Favre’s in control – here’s why


For those who haven’t yet learned why Favre essentially controls his own destiny by forcing hand here, following is a quality explanation provided by the NFL Network:

A rare talent, Packers quarterback Brett Favre now holds a rare distinction. Without having an official no-trade clause in his contract, Favre has a no-trade clause. If the Packers agree to trade Favre to any team, the quarterback can veto the deal simply by declining to report. Then Favre’s rights would revert back to Green Bay, which would be forced to take him back along with his $12 million base salary — or release him. To carry’s Favre salary, and all the distractions that came along with it, would be an enormous financial and emotional burden for the Packers. Thus Green Bay would have to commit to keeping Favre or to trade him. But unless it is a team that appeals to Favre then the Packers quarterback can continue vetoing deals until he has a satisfactory new home. Basically, if Favre unretires he gets to play where he wants. — NFL Network

My question for any experts out there would be what happens if the team sends Favre to Miami say for Jason Taylor, and Favre refuses to report – do the Packers get to keep Taylor or would the whole deal then be nullified? I would think the latter, but I guess I’m not sure how these things work out. Any thoughts?

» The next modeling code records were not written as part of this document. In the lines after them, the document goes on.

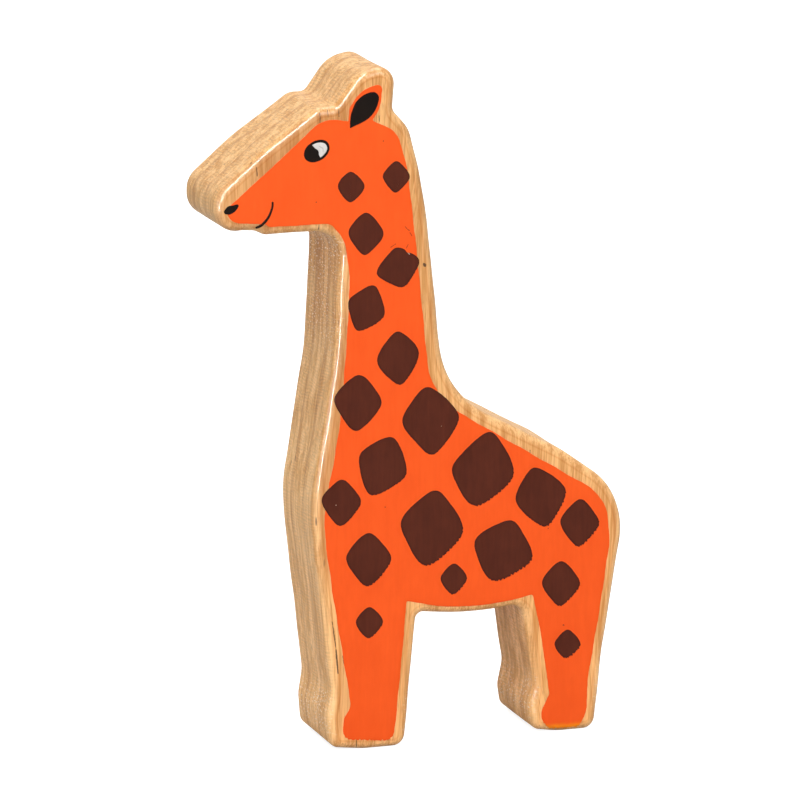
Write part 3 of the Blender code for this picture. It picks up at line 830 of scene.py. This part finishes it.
def strokeEdges(points, width, count=70):
    # A brush stroke: its two edges stand half a width off the curve, which swells towards its foot,
    # and both ends close in a half circle.
    spine = curveThrough(points, count)
    way = unit(np.gradient(spine, axis=0))
    left = np.stack([-way[:, 1], way[:, 0]], 1)
    along = np.append(0, np.cumsum(np.linalg.norm(np.diff(spine, axis=0), axis=1)))[:, None]
    full = width[0] + (width[1] - width[0]) * along / along[-1]
    toEnd = np.clip(np.minimum(along, along[-1] - along) / (full / 2), 0, 1)
    half = full / 2 * np.sqrt(np.clip(1 - (1 - toEnd) ** 2, 0.0004, 1))
    return spine + left * half, spine - left * half


coatOutline = outlineOf(coat["corners"], coat["step"])
coatEdge = (coatOutline, outwards(coatOutline))

whiteEdges = [curveThrough(face[edge], 90) for edge in ("whiteOuter", "whiteInner")]
smileEdges = strokeEdges(face["smile"], face["smileWidth"])
# CAD node, outline, softness of its edge, fine and slow wobble, and the coat it may run past
blackPatches = {
    "ear_paint": ("ear_black", curveThrough(face["ear"], 180), 0.2, 0.01, 0.02, None),
    "nostril_paint": ("nostril", outlineOf(face["nostril"], face["step"]),
                      0.2, 0.006, 0.01, coatEdge),
    "eye_paint": ("eye_black", ovalOutline(face["eyeCentre"], face["eyeHalf"], face["eyeTilt"]),
                  0.5, 0.01, 0.02, None),
}

for sideName, side in (("left", -1.0), ("right", 1.0)):
    paintFilm("coat_" + sideName, side, coatOutline, 1, orangePaint,
              "orange_coat_" + sideName, brushed("coat" + sideName, *coat["brush"]))
    for spotName, spot in spots.items():
        paintFilm("spot_" + spotName + "_" + sideName + "_paint", side,
                  softQuad(spot[:4], spot[4], spot[5]), 2, brownPaint,
                  "spot_" + spotName + "_" + sideName,
                  brushed(spotName + sideName, spotBrush["fine"], spotBrush["slow"],
                          spotBrush["ragged"] * spot[6]), under=coatEdge)
    for patchName, (cadNode, outline, soft, fine, coarse, under) in blackPatches.items():
        seedName = patchName.split("_")[0] + sideName
        paintFilm(patchName + "_" + sideName, side, outline, 2, blackPaint,
                  cadNode + "_" + sideName, brushed(seedName, fine, coarse), soft, under)
    paintStrip("eyeWhite_paint_" + sideName, side, *whiteEdges, 3, whitePaint, "white_paint",
               "eye_white_" + sideName)
    paintStrip("smile_paint_" + sideName, side, *smileEdges, 2, blackPaint, "black_paint",
               "smile_" + sideName, under=coatEdge)
    print(sideName, "face painted")


studio = {
    "floorSize": 8.0,
    "floorColour": (0.40, 0.395, 0.38, 1.0),
    "floorGlow": 0.88,          # how white the floor looks to the camera before any light falls
    "sky": 0.38,
    # name: azimuth towards the giraffe's front, elevation (degrees), distance (m), size (m),
    # power (W) and what it reaches: everything, only the matt surfaces or only the varnish
    "lights": {
        "frontSoftbox": (-19.0, 35.0, 1.9, (1.1, 1.1), 13.5, "all"),
        "topSoftbox": (-160.0, 70.0, 1.5, (1.2, 1.0), 12.0, "all"),
        "tallStrip": (28.0, 38.0, 1.0, (0.05, 1.40), 7.2, "all"),
        "wallSoftbox": (80.0, 2.0, 1.3, (0.6, 0.4), 3.4, "all"),
        "backFill": (215.0, 12.0, 1.9, (1.1, 1.1), 11.0, "matt"),
        "edgeStrip": (40.0, 38.0, 1.0, (0.07, 1.40), 14.0, "varnish"),
        "lowStrip": (53.0, -2.0, 0.60, (0.05, 0.16), 1.7, "varnish"),
        "backdrop": (172.0, 22.0, 1.6, (2.2, 1.0), 1.6, "varnish"),
    },
    "aimAt": (0.0, 0.0, 0.08),
}


def bearing(azimuth, elevation):
    # The direction that many degrees round to the giraffe's front from its left side, and up.
    turn, rise = math.radians(azimuth), math.radians(elevation)
    level = math.cos(rise)
    return Vector((-math.sin(turn) * level, -math.cos(turn) * level, math.sin(rise)))


def aim(made, aimAt, way, distance):
    # Stands a light or camera off in that direction and turns it to look back.
    made.location = Vector(aimAt) + way * distance
    made.rotation_euler = (-way).to_track_quat("-Z", "Y").to_euler()
    bpy.context.scene.collection.objects.link(made)


def makeFloor():
    half = studio["floorSize"] / 2
    mesh = bpy.data.meshes.new("studioFloor")
    mesh.from_pydata([(-half, -half, 0), (half, -half, 0), (half, half, 0), (-half, half, 0)], [],
                     [(0, 1, 2, 3)])
    floor = bpy.data.objects.new("studioFloor", mesh)
    bpy.context.scene.collection.objects.link(floor)
    made, tree, shader = newMaterial("paleFloor", Roughness=0.9, Specular_IOR_Level=0.0,
                                     Base_Color=studio["floorColour"],
                                     Emission_Color=(1, 1, 1, 1))
    seen = tree.nodes.new("ShaderNodeLightPath").outputs["Is Camera Ray"]
    tree.links.new(times(tree, seen, studio["floorGlow"]), shader.inputs["Emission Strength"])
    mesh.materials.append(made)


def makeLight(name, azimuth, elevation, distance, size, power, reaches):
    lamp = bpy.data.lights.new(name, "AREA")
    lamp.shape = "RECTANGLE"
    lamp.size, lamp.size_y = size
    lamp.energy = power
    made = bpy.data.objects.new(name, lamp)
    aim(made, studio["aimAt"], bearing(azimuth, elevation), distance)
    made.visible_camera = False
    made.visible_diffuse = reaches != "varnish"
    made.visible_glossy = reaches != "matt"


makeFloor()
for lightName, plan in studio["lights"].items():
    makeLight(lightName, *plan)

world = bpy.data.worlds.new("studioSky")
bpy.context.scene.world = world
world.use_nodes = True
sky = world.node_tree
background = sky.nodes["Background"]
direction = sky.nodes.new("ShaderNodeTexCoord")
lift = axes(sky, direction.outputs["Generated"])["Z"]
dome = between(sky, lift, -0.1, 0.9, studio["sky"] * 0.9, studio["sky"] * 1.15)
seen = sky.nodes.new("ShaderNodeLightPath").outputs["Is Camera Ray"]
background.inputs["Color"].default_value = (1, 1, 1, 1)
sky.links.new(sums(sky, "MAXIMUM", dome, seen), background.inputs["Strength"])


camera = {
    "azimuth": 18.63,           # round to the giraffe's front from its left side, in degrees
    "elevation": 12.81,
    "distance": 1.49604,
    "aimAt": (-0.00536, -0.0125, 0.08287),
    "lens": 292.5,
    "sensor": 36.0,
}


def makeCamera(plan):
    lens = bpy.data.cameras.new("studioCamera")
    lens.lens, lens.sensor_width = plan["lens"], plan["sensor"]
    made = bpy.data.objects.new("studioCamera", lens)
    aim(made, plan["aimAt"], bearing(plan["azimuth"], plan["elevation"]), plan["distance"])
    bpy.context.scene.camera = made


makeCamera(camera)
bpy.context.scene.view_settings.view_transform = "Standard"
print("studio and camera set")
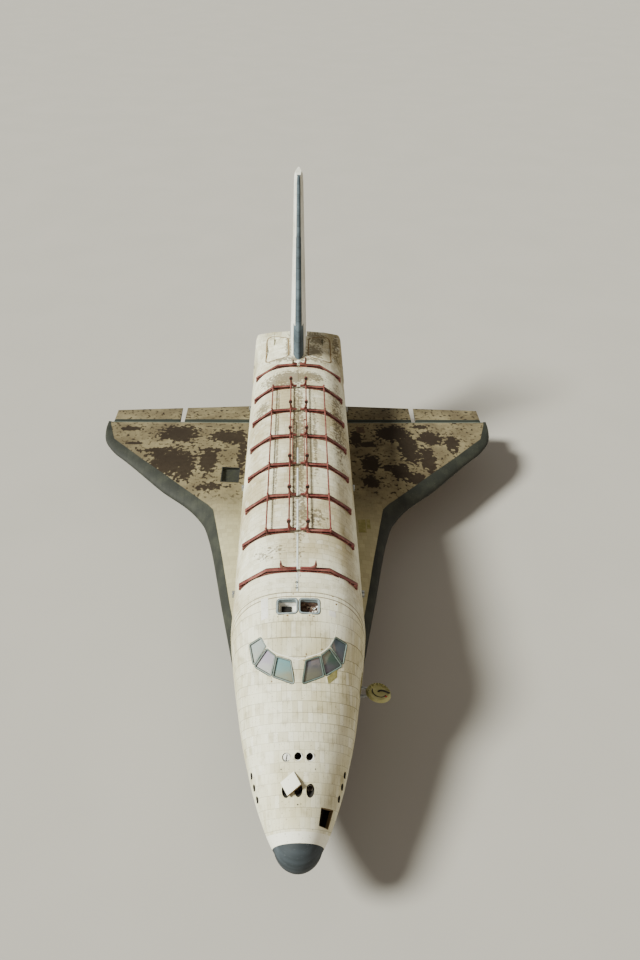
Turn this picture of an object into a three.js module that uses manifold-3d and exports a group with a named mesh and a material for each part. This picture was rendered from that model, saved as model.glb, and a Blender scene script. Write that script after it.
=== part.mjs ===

STEVE WRITES: I’m no expert — something that’s clear from pretty much everything I write — but I’m certain that the entire deal would void. Any trade partner is well aware of Favre’s issues and if there aren’t protections built in to such a deal — I believe there are — would be sure to add them.

Further, I’m not sure I buy the broader argument that Favre holds all the cards here. He can get paid, but he can’t make the Packers put him on the field or allow someone else to put him on the field. If he really wants to scratch his itch, then he’ll have to go wherever the Packers send him.

I still think the Packers’ claim that they’d welcome back Favre as a backup is a stupid one. Whatever they might gain in trade leverage they are losing in good will. For people just following this from afar — and for a sizable number of Packer fans — it just makes the Packers look like they’re not serious about these discussions.

STEVE ADDS: Be sure to check out the rest of the column by NFL Network’s Adam Schefter.  I think he’s incorrect when he says that Favre holds all the cards, but I think that he’s dead right when he argues that the trade market is not a good one for the Packers.  Among other reasons, it’s why I think the Packers ought to at least check in with Minnesota and Chicago about what they’d give up for Favre.  If Bus Cook is smart — and sneaky, since such discussions would be against the rules — he’s trying right now to determine how much the Vikings would give up for Favre.  There has to be a point at which Thompson and company consider that.  What if these are the options: A) keep a bitter Favre on the roster for $12 million, B) release him unconditionally and allow him to go to the Vikings, C) trade him for a conditional 7th round pick to the Dolphins (where Favre would not report), or D) trade him to the Vikings for a first and third round pick next year.  I’d be eager to see Favre in purple and yellow.  Unlikely?  Sure.  Crazy?  Far from it.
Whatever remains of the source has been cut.